The next day, I worked up the courage to go back to the rec center. It was crowded, but I still couldn’t shake the feeling that something was going to be waiting for me, and I’d catch of glimpse of blue fabric turning a corner or honey blonde hair though the crowd. I went up to the front desk and asked if there was any chance that I could see the security footage from the day before, making up some bullshit excuse about how I’d lost my wallet there and I wanted to see where I’d been or something like that. It was stupid, sure, but I just wanted to see if what I thought happened really happened or if I had some sort of psychotic break, because the more I thought about it, the less convinced I was that I wasn’t misremembering the whole ordeal. The receptionist told me she couldn’t show the footage to me, and even if she could, their CCTV circuit was down yesterday with some sort of glitch. She did offer to take me to the lost and found.
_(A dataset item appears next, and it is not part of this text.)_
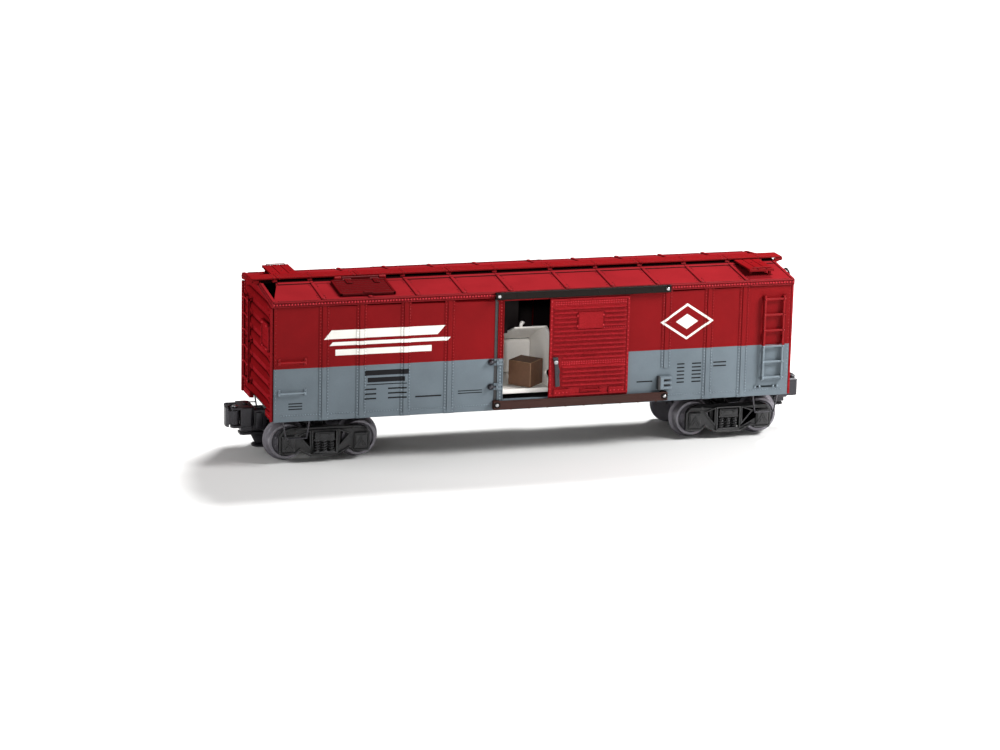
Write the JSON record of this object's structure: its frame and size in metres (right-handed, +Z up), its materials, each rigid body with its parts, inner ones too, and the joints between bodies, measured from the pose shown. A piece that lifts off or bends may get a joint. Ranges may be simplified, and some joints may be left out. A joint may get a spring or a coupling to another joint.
{
  "type": "model box car",
  "caption": "O-gauge model box car with sliding doors, a roof hatch, a cube dispenser behind the open door, and swivelling trucks with knuckle couplers.",
  "frame": {"origin": "under the middle of the car, level with the bottoms of the wheel flanges", "axes": "+X along the car, towards the end with the brake wheel; -Y towards the side with the partly open door and the loading hatch; +Z up"},
  "size_m": [0.3052, 0.0716, 0.0905],
  "materials": {
    "car_red": "painted red, satin, with a blue-grey band along the lower part",
    "black_plastic": "satin black",
    "black_metal": "satin black",
    "wheel_metal": "dark, with bright rims",
    "bright_steel": "satin",
    "white_plastic": "satin white",
    "coil_winding": "enamelled copper wire",
    "dark_plastic": "matt dark grey",
    "brown_plastic": "matt brown with lighter edges"
  },
  "bodies": {
    "car": {"body_side_front": "car_red", "body_side_rear": "car_red", "body_end_left": "car_red", "body_end_right": "car_red", "roof": "car_red", "roof_walk": "car_red", "lateral_board_front": "car_red", "lateral_board_rear": "car_red", "ladder_side_front": "car_red", "ladder_side_rear": "car_red", "ladder_end_left": "car_red", "ladder_end_right": "car_red", "tack_board_left": "car_red", "tack_board_right": "car_red", "grab_iron_front_lower": "car_red", "grab_iron_front_upper": "car_red", "grab_iron_rear_lower": "car_red", "grab_iron_rear_upper": "car_red", "guide_top_front": "black_plastic", "guide_top_rear": "black_plastic", "guide_bottom_front": "black_plastic", "guide_bottom_rear": "black_plastic", "underframe": "black_metal", "step_front_left": "black_metal", "step_front_right": "black_metal", "step_rear_left": "black_metal", "step_rear_right": "black_metal", "brake_housing": "black_metal", "hatch_pin": "bright_steel", "kingpin_left": "bright_steel", "kingpin_right": "bright_steel", "kicker_pin": "bright_steel", "solenoid_frame": "bright_steel", "merchandise_bin": "white_plastic", "solenoid_coil": "coil_winding", "magazine_chute": "dark_plastic"},
    "door_front": {"door_front": "car_red", "door_latch_front": "black_metal"},
    "door_rear": {"door_rear": "car_red", "door_latch_rear": "black_metal"},
    "roof_hatch": {"roof_hatch": "car_red"},
    "truck_left": {"truck_frame_left": "black_plastic", "coupler_head_left": "black_metal", "knuckle_pin_left": "bright_steel"},
    "truck_right": {"truck_frame_right": "black_plastic", "coupler_head_right": "black_metal", "knuckle_pin_right": "bright_steel"},
    "wheelset_left_inner": {"wheelset_left_inner": "wheel_metal"},
    "wheelset_left_outer": {"wheelset_left_outer": "wheel_metal"},
    "wheelset_right_inner": {"wheelset_right_inner": "wheel_metal"},
    "wheelset_right_outer": {"wheelset_right_outer": "wheel_metal"},
    "knuckle_left": {"knuckle_left": "black_metal"},
    "knuckle_right": {"knuckle_right": "black_metal"},
    "trip_plate_left": {"trip_plate_left": "black_metal"},
    "trip_plate_right": {"trip_plate_right": "black_metal"},
    "plunger": {"plunger": "bright_steel"},
    "kicker": {"kicker": "white_plastic"},
    "merchandise_cube": {"merchandise_cube": "brown_plastic"},
    "brake_wheel": {"brake_wheel": "black_metal"}
  },
  "joints": [
    {"name": "door_front_slide", "type": "slide", "parent": "car", "child": "door_front", "axis": [1, 0, 0], "range_m": [-0.0239, 0.016]},
    {"name": "door_rear_slide", "type": "slide", "parent": "car", "child": "door_rear", "axis": [-1, 0, 0], "range_m": [0, 0.0399]},
    {"name": "roof_hatch_hinge", "type": "hinge", "parent": "car", "child": "roof_hatch", "pos_m": [-0.087, -0.0078, 0.0894], "axis": [-1, 0, 0], "range_deg": [0, 100]},
    {"name": "truck_left_swivel", "type": "hinge", "parent": "car", "child": "truck_left", "pos_m": [-0.1068, 0, 0.0205], "axis": [0, 0, 1], "range_deg": [-15, 15]},
    {"name": "truck_right_swivel", "type": "hinge", "parent": "car", "child": "truck_right", "pos_m": [0.1068, 0, 0.0205], "axis": [0, 0, 1], "range_deg": [-15, 15]},
    {"name": "axle_left_inner", "type": "hinge", "parent": "truck_left", "child": "wheelset_left_inner", "pos_m": [-0.0883, 0, 0.0109], "axis": [0, 1, 0], "continuous": true},
    {"name": "axle_left_outer", "type": "hinge", "parent": "truck_left", "child": "wheelset_left_outer", "pos_m": [-0.1253, 0, 0.0109], "axis": [0, 1, 0], "continuous": true},
    {"name": "axle_right_inner", "type": "hinge", "parent": "truck_right", "child": "wheelset_right_inner", "pos_m": [0.0883, 0, 0.0109], "axis": [0, 1, 0], "continuous": true},
    {"name": "axle_right_outer", "type": "hinge", "parent": "truck_right", "child": "wheelset_right_outer", "pos_m": [0.1253, 0, 0.0109], "axis": [0, 1, 0], "continuous": true},
    {"name": "knuckle_left_hinge", "type": "hinge", "parent": "truck_left", "child": "knuckle_left", "pos_m": [-0.148, -0.0048, 0.0206], "axis": [0, 0, 1], "range_deg": [0, 40]},
    {"name": "trip_plate_left_hinge", "type": "hinge", "parent": "truck_left", "child": "trip_plate_left", "pos_m": [-0.1448, 0, 0.0113], "axis": [0, 1, 0], "range_deg": [0, 6], "stiffness_Nm_per_rad": 0.002, "springref_deg": -17.19},
    {"name": "knuckle_right_hinge", "type": "hinge", "parent": "truck_right", "child": "knuckle_right", "pos_m": [0.148, 0.0048, 0.0206], "axis": [0, 0, 1], "range_deg": [0, 40]},
    {"name": "trip_plate_right_hinge", "type": "hinge", "parent": "truck_right", "child": "trip_plate_right", "pos_m": [0.1448, 0, 0.0113], "axis": [0, -1, 0], "range_deg": [0, 6], "stiffness_Nm_per_rad": 0.002, "springref_deg": -17.19},
    {"name": "plunger_slide", "type": "slide", "parent": "car", "child": "plunger", "axis": [0, -1, 0], "range_m": [0, 0.0052], "stiffness_N_per_m": 30, "springref_m": -0.003},
    {"name": "kicker_hinge", "type": "hinge", "parent": "car", "child": "kicker", "pos_m": [-0.0042, 0.0054, 0.0494], "axis": [-1, 0, 0], "range_deg": [0, 36]},
    {"name": "merchandise_cube_slide", "type": "slide", "parent": "car", "child": "merchandise_cube", "axis": [-0.33, -0.944, 0], "range_m": [0, 0.03]},
    {"name": "brake_wheel_spin", "type": "hinge", "parent": "car", "child": "brake_wheel", "pos_m": [0.14, -0.0126, 0.0804], "axis": [1, 0, 0], "continuous": true}
  ],
  "couplings": [
    {"joint": "kicker_hinge", "follows": "plunger_slide", "rad_per_m": 117.3}
  ]
}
“I’m sure someone must have found it,” she told me. “The place was packed yesterday.”
Like I said in my Stranger Things articles; grandma’s doll room did something to me. Nothing good, that is.



Good stuff. For the briefest of moments I was suspicious we would be getting another iteration of the witches plot line, but this works great as standalone regardless. The doll really being alive is a given ofc, but there was a nice layer of ambiguity regarding the identity of this Beatrice right until the end there.
Old lady doll collecting is absolutely a universal law, and I won't brook any disagreement with us on this one!